Example Scenario: Applying Methods to a Finance or Law Exam
Scenario: You attend a lecture on “Agency Problems in Corporate Finance” (finance) / “Elements of Negligence” (law). Time is limited; exam requires both definitions and application to fact patterns.
- Cornell: Take lecture notes in the right column: definitions (agency costs, principal-agent), examples, legal tests. After class, write cues such as “Types of agency costs,” “Mitigation strategies,” or “Duty of care elements” in left column. Make bottom summary: “Agency costs arise from conflict of interest; mitigation through incentives, monitoring; tradeoffs.” Use cues to self‑test and create 8–12 flashcards, including one scenario card requiring application.
- Outline: Build a hierarchical outline: I. Definition; II. Causes; III. Examples; IV. Remedies. Under Remedies include subpoints with incentives, governance, regulation. Convert each Roman numeral into a 1‑2 minute oral explanation practice; turn subpoints into exam questions (“How does CEO equity ownership mitigate agency costs?”).
- Mapping: Put “Agency Problems” at center, branch to “Causes,” “Costs,” “Remedies,” and “Case Law/Examples.” Connect “Remedies” nodes to “Pros/Cons” and to specific case examples. For recall, write a prompt for each connection: “Explain why monitoring reduces asymmetric information but increases cost X” — practice until you can redraw the map from memory.
- Q/A Notes: Write specific Qs like “What are the three mechanisms to align manager incentives? Give one example and drawback each.” Practice writing 3 timed essay answers using only the left column Qs as prompts.
Key Takeaways
- Choose the system to match the task: Cornell for broad lecture capture + self‑testing, Outline for hierarchical material, Mapping for relational/visual topics, Q/A notes for exam‑style practice.
- Always convert notes into retrieval items immediately after class: cues, flashcards, or practice problems. This conversion is the highest‑leverage step (UTC; RRCC) [1][4].
- Prefer handwritten, concise notes where possible — handwriting tends to force processing that improves conceptual retention (Mueller & Oppenheimer) [3].
- Quality questions beat quantity of notes. Turn headings and nodes into explanation, compare, or application questions, not just definition prompts.

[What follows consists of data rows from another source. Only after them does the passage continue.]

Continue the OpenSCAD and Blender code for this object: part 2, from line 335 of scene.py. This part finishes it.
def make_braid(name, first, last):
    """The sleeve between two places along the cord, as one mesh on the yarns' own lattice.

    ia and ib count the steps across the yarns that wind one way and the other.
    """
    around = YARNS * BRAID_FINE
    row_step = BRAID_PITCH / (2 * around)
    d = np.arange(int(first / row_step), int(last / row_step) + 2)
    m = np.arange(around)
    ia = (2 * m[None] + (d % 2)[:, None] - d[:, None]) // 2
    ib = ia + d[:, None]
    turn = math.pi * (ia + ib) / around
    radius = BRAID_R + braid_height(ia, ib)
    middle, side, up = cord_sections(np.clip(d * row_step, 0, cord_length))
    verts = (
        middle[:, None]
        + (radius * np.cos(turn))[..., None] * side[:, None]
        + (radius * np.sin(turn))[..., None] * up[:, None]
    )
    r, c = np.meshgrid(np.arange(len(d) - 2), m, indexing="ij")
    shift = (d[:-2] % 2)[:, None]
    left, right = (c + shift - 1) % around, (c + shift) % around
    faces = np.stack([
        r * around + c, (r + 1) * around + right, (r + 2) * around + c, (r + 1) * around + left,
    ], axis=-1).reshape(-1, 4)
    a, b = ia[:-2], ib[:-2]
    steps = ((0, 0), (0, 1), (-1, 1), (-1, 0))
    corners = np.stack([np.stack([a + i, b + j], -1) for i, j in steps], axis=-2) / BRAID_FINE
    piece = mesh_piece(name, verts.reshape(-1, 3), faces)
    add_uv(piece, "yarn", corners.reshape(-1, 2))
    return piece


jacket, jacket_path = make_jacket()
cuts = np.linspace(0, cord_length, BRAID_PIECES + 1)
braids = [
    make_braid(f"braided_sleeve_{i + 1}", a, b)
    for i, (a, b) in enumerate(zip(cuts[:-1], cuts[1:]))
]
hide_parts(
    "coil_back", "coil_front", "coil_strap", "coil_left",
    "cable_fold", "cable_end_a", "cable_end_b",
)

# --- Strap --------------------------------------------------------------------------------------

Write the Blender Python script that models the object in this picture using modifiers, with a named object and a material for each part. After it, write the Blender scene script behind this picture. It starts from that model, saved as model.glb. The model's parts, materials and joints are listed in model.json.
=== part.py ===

- Build a simple review schedule (24 hours, 7 days, 30 days) and use spaced practice and interleaving of question types to simulate exam conditions.
Useful Resources
- University of Tennessee — Common Note‑taking Methods: https://www.utc.edu/enrollment-management-and-student-affairs/center-for-academic-support-and-advisement/tips-for-academic-success/note-taking
- Concept Education — 3 evidence‑based note‑taking methods: https://www.concepteducation.com.au/blog-posts/3-easy-evidence-based-note-taking-methods-for-efficient-notes
- Coursera article — Note‑taking methods overview (includes Cornell, Outline, Mapping): https://www.coursera.org/articles/note-taking-methods
- RRCC Learning Skills — Note taking systems (Cornell, Outline, Mapping, Charting, Sentence): https://www.rrcc.edu/sites/default/files/learning-skills-step_4_note_taking_systems.pdf
- GoodNotes — Practical guide to note‑taking methods for students: https://www.goodnotes.com/blog/note-taking-methods
Final practical checklist (do this after every lecture)

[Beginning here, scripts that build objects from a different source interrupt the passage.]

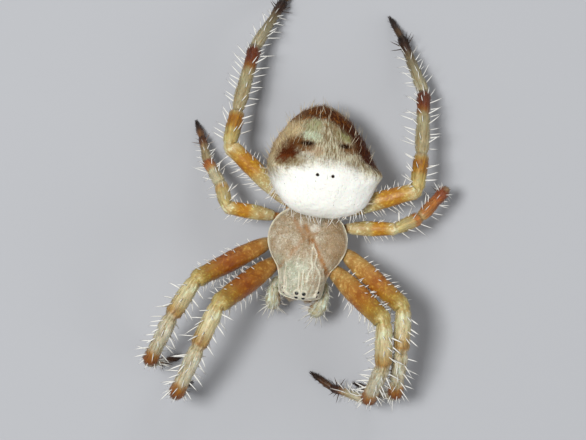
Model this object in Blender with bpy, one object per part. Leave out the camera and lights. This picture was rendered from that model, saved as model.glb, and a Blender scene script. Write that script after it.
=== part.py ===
"""Orb weaver spider, a still life-size model that stands on the tips of its eight legs.

The head faces -Y and the back faces +Z. Lengths are written in millimetres and turned into
metres by MM as each mesh is made. Every solid is first placed in the frame of the carapace,
whose centre is over the origin, and at the end one empty, the parent of them all, moves the
whole spider so that its box stands on the origin.
"""
import math

import bmesh
import bpy
from mathutils import Euler, Vector

MM = 0.001
GAP = 0.03                    # clearance between neighbouring solids
SIDES = {"left": 1, "right": -1}

# Carapace: (y, half width, height of the back), from the rear margin to the face
CARAPACE_EDGE_Z = 5.45
CARAPACE_ROWS = (
    (2.30, 0.00, 5.60), (2.12, 1.05, 5.85), (1.45, 2.10, 6.25), (0.50, 2.65, 6.60),
    (-0.50, 2.72, 6.72), (-1.40, 2.38, 6.90), (-2.20, 1.85, 7.12), (-3.00, 1.60, 7.18),
    (-3.65, 1.52, 6.98), (-4.12, 1.25, 6.50), (-4.32, 0.00, 5.95),
)
CARAPACE_POINTS = 15          # points along the back of one cross-section

# Trunk between the carapace and the sternum, which carries the legs: (y, half width)
STERNUM_ROWS = (
    (1.98, 0.00), (1.82, 0.38), (1.36, 0.76), (0.90, 1.04), (0.10, 1.22), (-0.60, 1.20),
    (-1.10, 1.00), (-1.70, 0.70), (-2.15, 0.50), (-2.32, 0.00),
)
STERNUM_BOTTOM_Z = 3.4
STERNUM_BEVEL = 0.25

# Abdomen, in its own frame: (y, half width, underside, back)
ABDOMEN_ORIGIN = (0.30, 1.40, 0.0)
ABDOMEN_YAW = 2.0
ABDOMEN_ROLL = 13.5
ABDOMEN_ROLL_Z = 5.6          # height of the axis it is rolled about
ABDOMEN_ROWS = (
    (0.00, 0.00, 7.10, 7.10), (0.32, 1.90, 6.35, 8.05), (0.95, 2.92, 5.75, 8.60),
    (1.90, 3.50, 4.35, 8.92), (2.90, 3.84, 3.10, 9.02), (3.90, 3.75, 2.20, 8.80),
    (4.90, 3.32, 1.75, 8.35), (6.00, 2.62, 1.85, 7.60), (7.20, 1.55, 2.80, 6.35),
    (7.85, 0.00, 4.75, 4.75),
)
ABDOMEN_WAIST = 0.58          # level of the greatest width, from the underside to the back
ABDOMEN_POINTS = 26
HUMP_Y = 3.30                 # the two shoulder humps
HUMP_ANGLE = 31.0             # degrees up from the side
HUMP_HEIGHT = 0.62
HUMP_SPREAD = (0.60, 16.0)    # along the body, and in degrees round it

PEDICEL = ((0.0, 2.02, 4.85), (0.0, 2.60, 4.90))
PEDICEL_RADIUS = 0.32
SPINNERETS_Y = 5.90           # in the abdomen's frame
SPINNERETS_LEAN = 0.25        # how far back the cone leans for each unit down
SPINNERETS_RADIUS = 0.78
SPINNERETS = ((0.55, 0.70), (1.05, 0.45))   # (distance below the abdomen, radius)
SPINNERETS_POINTS = 18

# Legs, first to fourth pair
SEGMENTS = ("femur", "patella", "tibia", "metatarsus", "tarsus")
LEG_SIDES = 10
FEMUR_BASE = {1: (1.90, -1.86), 2: (2.55, -0.59), 3: (2.35, 1.00), 4: (1.66, 2.00)}
FEMUR_BASE_Z = 4.5
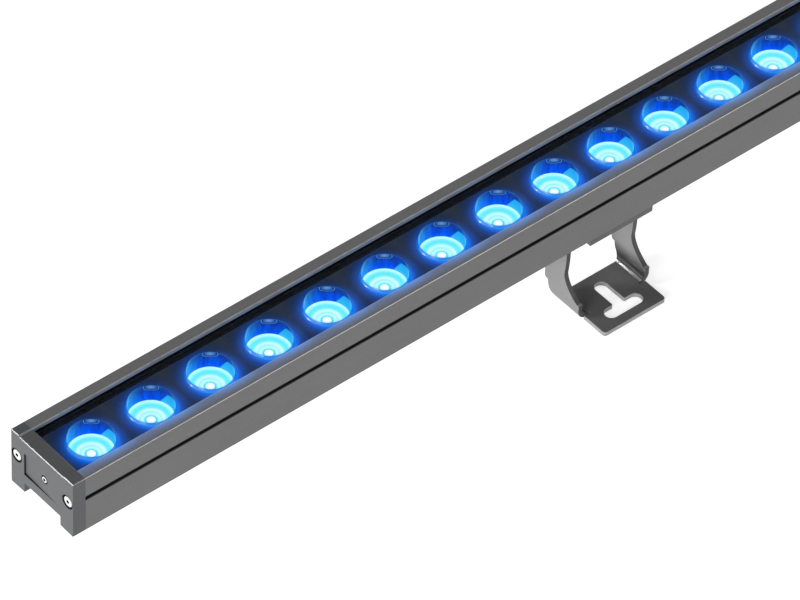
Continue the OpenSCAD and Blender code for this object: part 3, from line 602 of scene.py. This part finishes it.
finishes = {
    "housing": powderCoat("powderCoatedExtrusion", colour("#757575"), spill=0.95),
    "cap": powderCoat("powderCoatedCasting", colour("#5b5c5e")),
    "bracket": powderCoat("powderCoatedSheet", colour("#848484"), roughness=0.38, shade=bracketPaintedReflectionAndShade),
    "hinge": powderCoat("powderCoatedHingePlate", colour("#646464")),
    # painted shade in the side grooves
    "groove": powderCoat("powderCoatPaintedGrooveShade", colour("#787878"), shade=paintedGrooveShade),
    # painted shade in the caps' screw bores, recess walls and the vent plug's hole
    "recessShade": powderCoat("capRecessPaintedShade", colour("#0c0c0c")),
    # painted highlights: paler, shinier edges and bends that also mirror the narrow lamps
    "barEdge": paintedEdgeHighlight("extrusionEdgePaintedHighlight", colour("#d0d0d0"), 0.6),
    "capEdge": paintedEdgeHighlight("castEdgePaintedHighlight", colour("#a0a0a0"), 0.3),
    "sheetEdge": paintedEdgeHighlight("sheetEdgePaintedHighlight", colour("#a4a4a4"), 0.35),
    "bendShine": paintedEdgeHighlight("bendPaintedHighlight", colour("#f0f0f0"), 0.9),
    # painted shade on the bracket arms' front edges
    "armEdge": powderCoat("armEdgePaintedShade", colour("#505050")),
    "steel": turnedSteel("turnedStainlessSteel", colour("#f4f4f2"), 0.3, 0.45),
    # painted shade in the screw heads' sockets
    "socket": turnedSteel("socketPaintedShade", colour("#0a0a0b"), 0.4, 0.6),
    "rubber": siliconeRubber(),
    "nylon": blackNylon(),
    "plate": paintedPlate(),
    "glass": toughenedGlass(),
    "crown": lensClear(),
    "collar": lensCollar(),
    "rim": lensRim(),
    "wall": lensWall(),
    "floor": lensFloor(),
    "board": whiteBoard(),
    "chip": lightChip(),
}
print("materials made:", len(finishes))

# pieces that keep their shape from the CAD, by finish
nodeFinish = {
    "rubber": ("end_gasket_near", "end_gasket_far", "gland_insert", "glass_seals"),
    "nylon": ("gland_body", "gland_nut"),
    "glass": ("cover_glass",),
    "plate": ("lens_plate",),
    "board": ("circuit_board",),
    "chip": ("light_chips",),
    "steel": ("board_screws", "clamp_screws_a", "clamp_screws_b", "slot_nuts_a", "slot_nuts_b",
              "pivot_bolts_a", "pivot_bolts_b", "pivot_washers_a", "pivot_washers_b",
              "pivot_nuts_a", "pivot_nuts_b"),
}
for finish, nodes in nodeFinish.items():
    for node in nodes:
        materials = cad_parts[node].data.materials
        for index in range(len(materials)):
            materials[index] = finishes[finish]
print("finishes given:", sum(len(nodes) for nodes in nodeFinish.values()), "nodes")

# metal parts whose edges the coating rounds over; an edge between the two bright heights is
# given a painted highlight, and the further finishes are those that faceFinish numbers 2 and 3
capCoat = {"body": "bar", "finish": "cap", "edgeFinish": "capEdge", "slot": "cap_metal",
           "radius": 0.4 * mm, "bright": None, "further": ("recessShade",)}
bracketCoat = {"finish": "bracket", "edgeFinish": "sheetEdge", "slot": "bracket_metal",
               "radius": 0.2 * mm, "bright": (-1, 3.2 * mm), "further": ("bendShine", "armEdge")}
hingeCoat = {"finish": "hinge", "edgeFinish": "sheetEdge", "slot": "hinge_metal",
             "radius": 0.3 * mm, "bright": None, "further": ()}
softEdged = {
    "housing": {"body": "bar", "finish": "housing", "edgeFinish": "barEdge", "slot": "bar_metal",
                "radius": 0.25 * mm, "bright": (106.8 * mm, 1), "further": ("groove",)},
    "end_cap_near": capCoat,
    "end_cap_far": capCoat,
    "swivel_bracket_a": {"body": "bracket_a", **bracketCoat},
    "swivel_bracket_b": {"body": "bracket_b", **bracketCoat},
    "hinge_plate_a": {"body": "carriage_a", **hingeCoat},
    "hinge_plate_b": {"body": "carriage_b", **hingeCoat},
}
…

- Spend 5–15 minutes post‑class: clean notes + create cues/questions.
- Make 8–12 retrieval items per major lecture (mix: definition, explain, apply).
- Schedule quick reviews at 24 hours and 1 week; convert hard items into spaced‑repetition flashcards.
- Before exams, use Q/A notes and mapped scenario cards for timed practice.
Apply one method consistently for 2–3 weeks and measure: do your recall and exam practice time decrease while accuracy rises? If not, switch formats or hybridize (Cornell + mapping for complex topics). The goal is not perfect pages but a steady conversion of input into reliable retrieval practice.